Yeah, that's my thinking with the ECE. If I'm spending that it would probably just be better to go with the LV. The only reason I would get the ECE over the LV is if I specifically decided I did not want a skewed blade. More and more I'm thinking a skewed blade would be good (whether it's an old woody or a new lv); I initially had some hesitance about sharpening it but I'll probably just bite the bullet and finally get an MKII honing guide with the skew jig (I currerntly use an eclipse).
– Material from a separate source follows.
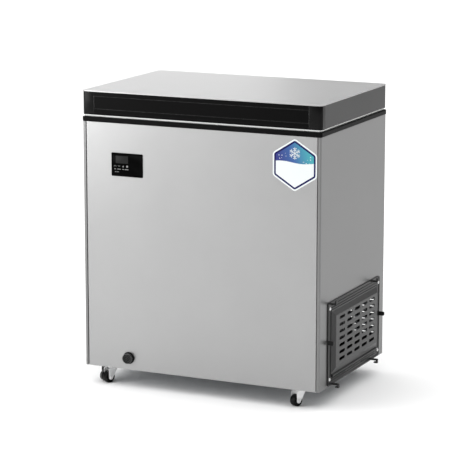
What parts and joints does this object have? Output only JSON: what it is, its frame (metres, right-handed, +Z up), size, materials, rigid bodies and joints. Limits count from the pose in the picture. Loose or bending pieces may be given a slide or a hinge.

Regarding the boxes. They're typically about 10L"x6"W or smaller. Sometimes they're square, and sometimes the sides taper in. Nothing of the joinery is fancy; pinned rabbets all around. They're small enough that I can just glue the tops and bottom on (no frame and panel), then saw the lid off and not have issue with wood movement. I make them for an artist who paints/faux finishes them and in turn sells them for lots of money, so even though they are typically pretty simple they do need to be well made. This is why I need something that is easy to use, and leaves a vice finish.... should probably just go with the LV skew, which is what I was thinking all along, but I wanted to see what else was out there.

Chris Griggs
02-01-2011, 2:16 PM
P.S.

Be careful, SMC policy doesn't allow political discusions.:D

HA! Blame spell check! It keeps trying to change FILLISTER to FILIBUSTER

Andrae Covington
02-01-2011, 3:52 PM
HA! Blame spell check! It keeps trying to change FILLISTER to FILIBUSTER

That's funny. It sounds like you've pretty well decided to go with the LV, but if you are still considering an old fillister (or filletster) and buying from a distance (ebay, etc), ask the seller to make sure the depth stop screw turns relatively smoothly. I have a wooden dado plane with an internal screw depth stop, similar to the style on a moving fillister, that is a real struggle to turn even with a full hand grip on the thumbscrew.